I’m not saying that we should never take our children anywhere, or that parenthood isn’t a costly undertaking.  But perhaps we parents are making it harder on ourselves by not allowing their youngsters the chance to make their own fun sometimes.


2 responses to “Summer fun?

  1. Alice says:

    This is really inspiring! I’d love any advice you have for encouraging children to play on their own? Dan loves playing but really requires someone to be there all the time to join in and finds he can’t ‘do it’ without Dave or I – which is fine, unless you’re trying to cook tea or are feeling weary! Any tips gratefully received! xxx

    • northmum says:

      Hi Alice
      That’s difficult, and I don’t want to set myself up as any kind of authority on the subject, my main thought on this was that children can’t learn to play if they’re never given the space or time to do so. Obviously we have to be involved on the learning process too. My girls have got better at playing without me as they’ve got older (it’s a little bit sad to be told “this is a two person game, Mummy!” when you *want* to play with them!) and I must confess that sometimes in the past I haven’t so much encouraged them to play alone as spoken sharply or told them I’m too busy or too tired, which isn’t good and I obviously wouldn’t hold it up as any kind of tip 😦
      When they were younger I did watch them play, asking them questions about what they were doing and what was happening, rather than actively joining in, which is sometimes easier for a tired parent – obviously you can’t do your own thing and need to stay engaged but sometimes it’s enough of a breakAlso I have offered compromises along the lines of “you go and get everything ready and when I’ve [finished this email/phoned that person/made these sandwiches/etc], I’ll join in.” That gives them chance to use their own imagination to set something up. Sometimes they’re too quick and need reminding you had a job to do first, sometimes they forget and get absorbed in their game!!
      All this seems a bit obvious and unhelpful, sorry.
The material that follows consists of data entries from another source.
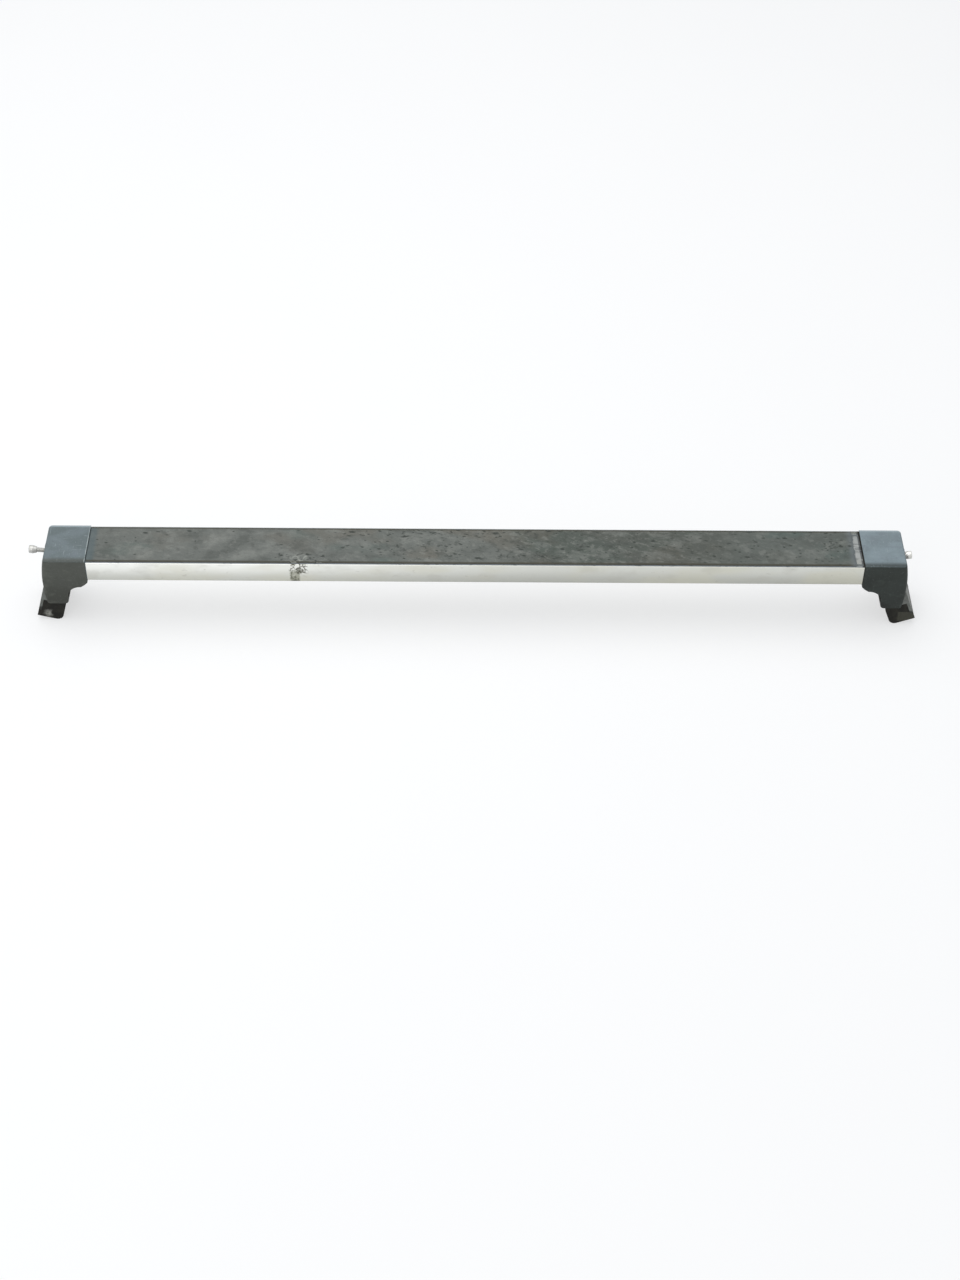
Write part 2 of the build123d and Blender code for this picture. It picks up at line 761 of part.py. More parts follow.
def make_collar(name):
    plane = seat_plane(name)
    nose = seat_gaps[name]
    bore = screw_radius + collar_bore_play
    with BuildPart() as collar:
        with BuildSketch(plane):
            with BuildLine():
                Polyline(
                    (nose, bore),
                    (nose, collar_nose_radius),
                    (nose + collar_length, collar_base_radius),
                    (nose + collar_length, bore),
                    close=True,
                )
            make_face()
        revolve(axis=Axis(plane.origin, plane.x_dir))
    return collar.part


# The screws that hold the spigot in the bar, from below
def make_fixing_screws(side):
    with BuildPart() as screws:
        with BuildSketch(Plane.XY.offset(bar_bottom)):
            with Locations((side * fixing_x, 0)):
                with GridLocations(fixing_spacing, 0, 2, 1):
                    Circle(fixing_head_radius)
        extrude(amount=-fixing_head_height)
        chamfer(screws.edges().group_by(Axis.Z)[0], fixing_head_height / 3)
        with BuildSketch(Plane.XY.offset(bar_bottom)):
            with Locations((side * fixing_x, 0)):
                with GridLocations(fixing_spacing, 0, 2, 1):
                    Circle(fixing_radius)
        extrude(amount=fixing_length)
        with BuildSketch(Plane.XY.offset(bar_bottom - fixing_head_height)):
            with Locations((side * fixing_x, 0)):
                with GridLocations(fixing_spacing, 0, 2, 1):
                    RegularPolygon(fixing_socket / 2, 6, major_radius=False)
        extrude(amount=fixing_socket_depth, mode=Mode.SUBTRACT)
    return screws.part


# The self-tapping screws that hold the housing to the bracket, under the saddle
def make_tapping_screws(side):
    with BuildPart() as screws:
        with BuildSketch(Plane.XY.offset(tapping_z)):
            with Locations((side * tapping_x, 0)):
                with GridLocations(0, tapping_spacing, 1, 2):
                    Circle(tapping_head_radius)
        extrude(amount=tapping_head_height)
        chamfer(screws.edges().group_by(Axis.Z)[0], tapping_head_height / 3)
        with BuildSketch(Plane.XY.offset(tapping_seat_z)):
            with Locations((side * tapping_x, 0)):
                with GridLocations(0, tapping_spacing, 1, 2):
                    Circle(tapping_radius)
        extrude(amount=tapping_length)
    return screws.part


os.makedirs("parts", exist_ok=True)
save(make_bar(), "bar_extrusion")
save(make_tread(), "rubber_tread")
for name, side in sides.items():
    angle = open_angles[name]
    save(make_housing(side), f"{name}_foot_housing")
    save(make_bracket(side), f"{name}_foot_bracket")
    save(make_gasket(side), f"{name}_end_gasket")
    save(make_saddle(side), f"{name}_saddle_pad")
    save(make_arm(side, angle), f"{name}_clamp_arm")
    save(make_pad(side, angle), f"{name}_hook_pad")
    save(make_pin(side), f"{name}_pivot_pin")
    save(make_clip(side), f"{name}_pin_clip")
    save(make_nut(name), f"{name}_barrel_nut")
    save(make_screw(name), f"{name}_clamp_screw")
    save(make_collar(name), f"{name}_screw_collar")
    save(make_fixing_screws(side), f"{name}_bar_screws")
    save(make_tapping_screws(side), f"{name}_housing_screws")
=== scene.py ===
import bmesh
import bpy
import json
import random
from math import cos, exp, pi, radians, sin
from mathutils import Matrix, Vector, noise


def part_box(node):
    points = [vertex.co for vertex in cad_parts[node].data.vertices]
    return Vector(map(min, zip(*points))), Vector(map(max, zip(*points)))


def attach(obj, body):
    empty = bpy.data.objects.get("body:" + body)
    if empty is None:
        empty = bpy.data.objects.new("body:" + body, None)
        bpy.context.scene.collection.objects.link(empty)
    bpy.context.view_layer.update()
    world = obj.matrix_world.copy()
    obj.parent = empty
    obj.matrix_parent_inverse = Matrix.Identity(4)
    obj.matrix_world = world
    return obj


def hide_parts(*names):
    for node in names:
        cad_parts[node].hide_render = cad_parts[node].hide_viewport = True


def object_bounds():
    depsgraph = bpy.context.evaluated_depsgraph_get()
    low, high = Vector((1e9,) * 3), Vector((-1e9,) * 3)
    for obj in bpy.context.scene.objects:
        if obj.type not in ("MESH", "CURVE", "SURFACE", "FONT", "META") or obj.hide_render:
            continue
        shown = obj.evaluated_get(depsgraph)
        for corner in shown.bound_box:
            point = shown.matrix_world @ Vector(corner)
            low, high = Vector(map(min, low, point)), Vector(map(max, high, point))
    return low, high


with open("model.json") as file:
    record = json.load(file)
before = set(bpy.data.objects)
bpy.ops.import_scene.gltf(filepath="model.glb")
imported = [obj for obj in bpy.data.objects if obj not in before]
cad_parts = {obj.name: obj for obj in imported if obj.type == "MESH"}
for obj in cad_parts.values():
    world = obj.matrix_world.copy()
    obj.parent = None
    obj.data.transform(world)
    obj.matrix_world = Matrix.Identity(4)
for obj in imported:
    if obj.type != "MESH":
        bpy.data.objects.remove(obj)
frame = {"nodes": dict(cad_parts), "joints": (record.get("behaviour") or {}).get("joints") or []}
cad_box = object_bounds()

# The bar: a hollow extrusion of silver anodised aluminium, sawn off square at both ends.
# Its front face has a scuff where something was dragged over it, and fine handling marks.
# The classes below build every material: Shade is one value, Finish is one material.
class Shade:
    """One socket of a material, on which arithmetic adds Math nodes."""

    def __init__(self, finish, socket):
        self.finish = finish
        self.socket = socket

    def math(self, operation, *values):
        sockets = dict(enumerate(values))
        return self.finish.node("ShaderNodeMath", {"operation": operation}, sockets)

    def __add__(self, other):
        return self.math("ADD", self, other)

    def __radd__(self, other):
        return self.math("ADD", other, self)

    def __sub__(self, other):
        return self.math("SUBTRACT", self, other)

    def __rsub__(self, other):
        return self.math("SUBTRACT", other, self)

    def __mul__(self, other):
        return self.math("MULTIPLY", self, other)

    def __rmul__(self, other):
        return self.math("MULTIPLY", other, self)

    def __abs__(self):
        return self.math("ABSOLUTE", self)

    def rise(self, low, high):
        """0 below low, 1 above high and smooth between; low may be the larger."""
        settings = {"interpolation_type": "SMOOTHSTEP"}
        values = {"Value": self, "From Min": low, "From Max": high}
        return self.finish.node("ShaderNodeMapRange", settings, values)

    def hump(self, middle, half, soft):
        """1 within half of the middle, falling to 0 over the soft width."""
        return abs(self - middle).rise(half + soft, half)


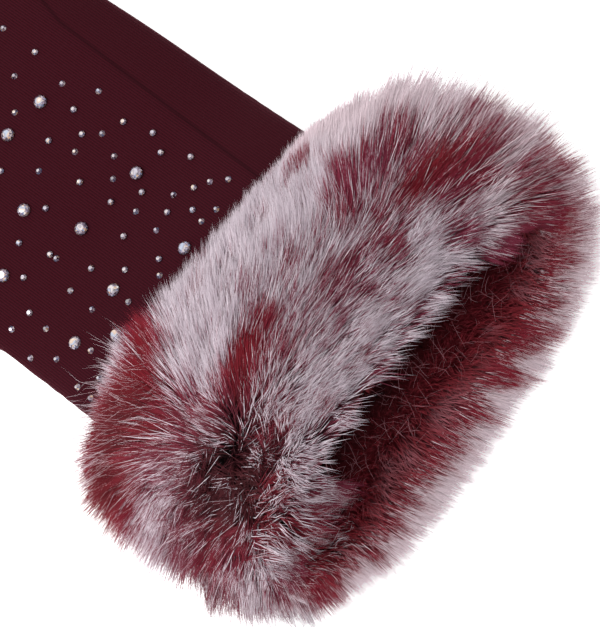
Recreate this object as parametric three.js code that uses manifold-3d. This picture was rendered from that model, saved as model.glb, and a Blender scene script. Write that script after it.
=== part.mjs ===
// A fur-lined winter glove for the right hand, lying palm down and empty.
// Sizes in millimetres. Fingers point to +Y, the opening to -Y, the thumb to -X and the hand's back to +Z.
// The origin lies on the flat underside of the palm.
import * as THREE from "three";
import { mergeVertices } from "three/addons/utils/BufferGeometryUtils.js";
import Module from "manifold-3d";

const wasm = await Module();
wasm.setup();

// Driving dimensions.
const GAP = 0.3; // room left between pieces that touch
const CLOTH = 1.5; // thickness of the doubled stretch cloth
const WRIST_END = -61.5; // where the cloth stops inside the cuff
const HAND_HALF = 48.4; // half the width of the flat hand
const SEAM_HEIGHT = 0.55; // height of the side seam, as a share of the glove's thickness
const FINGER_SEAM = 5.8; // height of the side seam past the fingertips
const CUFF_LEAN = 7.5; // how far the cuff's mouth sits toward the little finger
const MOUTH_SLANT = 10; // how far the cuff's lower lip reaches past the upper one
const PILE_LEAN = 52; // degrees by which the fur's locks lie over from upright
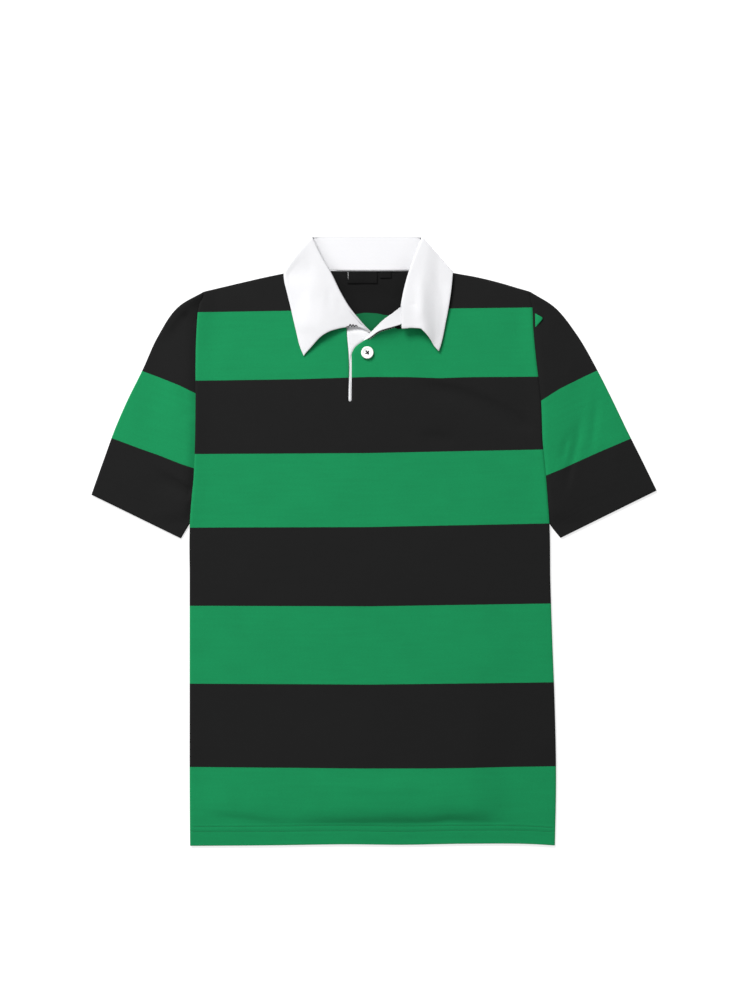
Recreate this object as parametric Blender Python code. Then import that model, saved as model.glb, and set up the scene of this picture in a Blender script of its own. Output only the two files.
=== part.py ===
# A short-sleeved rugby shirt laid flat on its back: neck towards +Y, front up, resting on Z = 0.
# It is made from the pieces its maker would sew: front, back, two sleeves, collar stand, collar leaf,
# under-placket, button and two small neck tabs. Left and right are the wearer's, so the wearer's
# right side lies at -X. Every table and size below is in millimetres.

import math

import bpy
import numpy as np

MM = 0.001

# Thickness of the cloths
JERSEY = 1.2
TWILL = 1.4
TAB = 1.0

# Between neighbouring pieces, and between stand and leaf, whose edges meet at a slant
GAP = 0.35
ROLL_GAP = 0.9

# Height of the middle of each flat layer over the surface
BACK_LEVEL = JERSEY / 2
FRONT_LEVEL = 3.9
SLEEVE_LEVEL = 3.3
LEAF_BACK_LEVEL = TWILL / 2
STAND_BACK_LEVEL = 2.45
STAND_FRONT_LEVEL = 4.95

# Where the back rises over the leaf under it: low x, high x, low y, and how far the slope reaches
LEAF_UNDER = (-124.0, 110.0, 347.0)
LEAF_SLOPE = 26.0

# Where the front rises over the placket and collar: middle x, half width, low y, slope, rise
NECK_MIDDLE = -5.0
NECK_HALF_WIDTH = 60.0
NECK_FROM_Y = 180.0
NECK_SLOPE = 70.0
NECK_RISE = 0.9

# The rounded edge where a front layer turns down to a back layer
EDGE_WIDTH = 1.6
EDGE_STEPS = ((0.0, 1.0), (0.06, 0.45), (1.0, 0.0))  # share of the width, share of the drop
SEAM_HALF_GAP = 0.41
ROLL_FADE = 16.0
SLEEVE_CORNER_SHIFT = 0.35  # outwards, where a sleeve's folded edges meet the body's corners

# Body outline: height, right edge, left edge. The armhole seams are its part above UNDERARM.
BODY_EDGES = (
    (-402.0, -243.0, 239.0),
    (-315.0, -243.5, 240.5),
    (-209.0, -243.5, 238.5),
    (-130.0, -243.5, 235.5),
    (-51.0, -243.5, 233.0),
    (22.0, -243.3, 231.8),
    (55.0, -241.0, 229.5),
    (81.0, -238.5, 227.5),
    (134.0, -236.3, 222.5),
    (187.0, -235.6, 220.5),
    (240.0, -235.6, 213.2),
    (279.0, -234.3, 209.5),
    (311.0, -231.0, 208.2),
    (330.0, -224.4, 205.9),
)
UNDERARM = 22.0
SHOULDER_TIP = 330.0

# Hem line: x, y
HEM = ((-243, -402), (-137, -401.3), (-32, -398.8), (123, -398.8), (219, -400.2), (239, -401.5))

# Shoulder seams, from armhole to neck: x, y
SHOULDER_RIGHT = ((-224.4, 330.0), (-176.9, 341.3), (-143.9, 348.9), (-120.0, 353.8), (-97.7, 358.4))
SHOULDER_LEFT = (
    (205.9, 330.0),
    (191.4, 334.2),
    (165.0, 342.0),
    (133.3, 349.6),
    (105.6, 354.5),
    (84.5, 359.0),
)

# Placket slit: its foot and its two sides up to the neck, x, y
SLIT_FOOT_Y = 187.0
SLIT_FOOT = (-31.7, 184.3)
SLIT_RIGHT = ((-34.3, 187.0), (-34.3, 250.0), (-35.0, 259.4), (-37.0, 279.2))
SLIT_LEFT = ((-29.0, 187.0), (-29.0, 247.5))

# Neck seam of the front, from the slit to the shoulder: x, y
NECK_RIGHT = ((-37.0, 279.2), (-50.0, 288.5), (-66.0, 304.5), (-82.0, 328.0), (-97.7, 358.4))
FLAP_NECK = (
    (-29.0, 247.5),
    (-25.1, 255.4),
    (-14.5, 263.3),
    (-4.0, 269.9),
    (7.9, 277.2),
    (19.8, 281.8),
    (34.3, 286.4),
)
NECK_LEFT = ((34.3, 286.4), (52.0, 296.0), (68.0, 313.0), (79.0, 337.0), (84.5, 359.0))

# Where the stand's seam meets the shoulder fold on each side
FOLD_SEAM_RIGHT = (-95.6, 358.9)
FOLD_SEAM_LEFT = (82.6, 359.4)

# Neck seam of the back: x, y
NECK_BACK = ((-97.7, 358.4), (-58.0, 357.2), (0.0, 356.8), (45.0, 357.2), (84.5, 359.0))

# Sleeve edges from armhole to cuff: overarm x, overarm y, underarm x, underarm y
SLEEVE_RIGHT = (
    (-224.4, 330.0, -243.3, 24.0),
    (-257.8, 310.3, -244.6, 22.0),
    (-285.0, 271.3, -246.6, 18.6),
    (-305.4, 227.0, -248.6, 15.2),
    (-325.4, 186.8, -250.4, 12.0),
    (-341.5, 150.0, -252.0, 9.2),
    (-357.1, 107.6, -253.4, 6.8),
    (-373.3, 62.3, -254.8, 4.4),
)
SLEEVE_LEFT = (
    (205.9, 330.0, 232.0, 23.5),
    (238.4, 309.5, 234.4, 20.2),
    (266.4, 275.2, 237.0, 16.4),
    (295.3, 225.3, 239.4, 13.4),
    (314.8, 186.8, 241.4, 10.8),
    (334.0, 147.0, 243.2, 8.6),
    (353.8, 107.6, 244.8, 6.6),
    (373.3, 67.8, 246.2, 5.1),
)

# Collar leaf, each side of the front: the roll line from its front end to the shoulder fold, the outer
# edge from the point to the fold, and the front edge from the roll line to the point: x, y
ROLL_RIGHT = ((-22.0, 295.0), (-33.0, 310.9), (-46.9, 334.6), (-58.1, 358.4), (-81.2, 402.6))
ROLL_LEFT = ((34.3, 310.9), (37.0, 326.7), (40.9, 342.5), (45.5, 358.4), (62.8, 402.6))
OUTER_RIGHT = ((-92.4, 245.5), (-101.0, 271.3), (-108.9, 302.9), (-116.6, 331.0), (-120.2, 356.7))
OUTER_LEFT = ((85.1, 251.5), (91.1, 271.3), (97.0, 302.9), (101.6, 334.6), (106.2, 357.6))
FRONT_RIGHT_END = (-22.4, 283.8)
FRONT_RIGHT_EDGE = (
    (-22.4, 283.8),
    (-35.6, 280.5),
    (-56.1, 279.2),
    (-70.0, 271.3),
    (-79.2, 263.3),
    (-92.4, 245.5),
)
FRONT_LEFT_END = (36.3, 280.5)
FRONT_LEFT_EDGE = ((36.3, 280.5), (62.0, 281.2))
FRONT_LEFT_POINT = ((62.0, 281.2), (71.3, 271.3), (82.5, 255.4), (85.1, 251.5))
OUTER_BACK = ((-60.0, 350.8), (0.0, 349.2), (48.0, 350.8))
ROLL_BACK_Y = 402.0
BACK_CORNER = 30.0  # over this distance the back roll line swings out from each fold

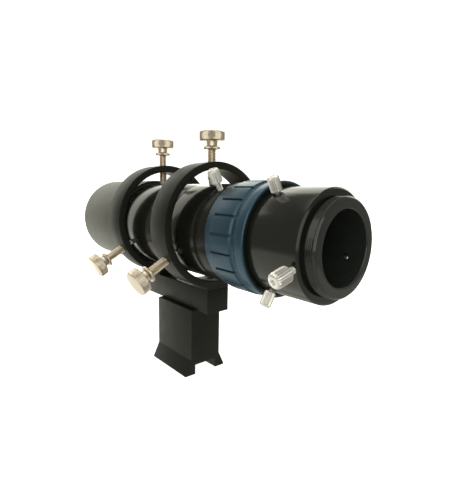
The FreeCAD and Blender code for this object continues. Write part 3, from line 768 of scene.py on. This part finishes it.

Despite not wanting to recommend grumpiness or sharp words I do think there’s a case, on occasions, for saying that there’s really something you have to do and they’ll have to play without you (maybe accompanied by a “why don’t you…?” if they do need help getting started). This is probably easier for children with siblings who play similar games and Dan might not be in that situation with his brother and sister (at the moment). What has also worked well for us was discovering that a big bucket of Duplo (and later a Playmobil set) sparked off enough ideas just to start playing. Obviously it might not be the same toys for you but there might be something that has that same effect.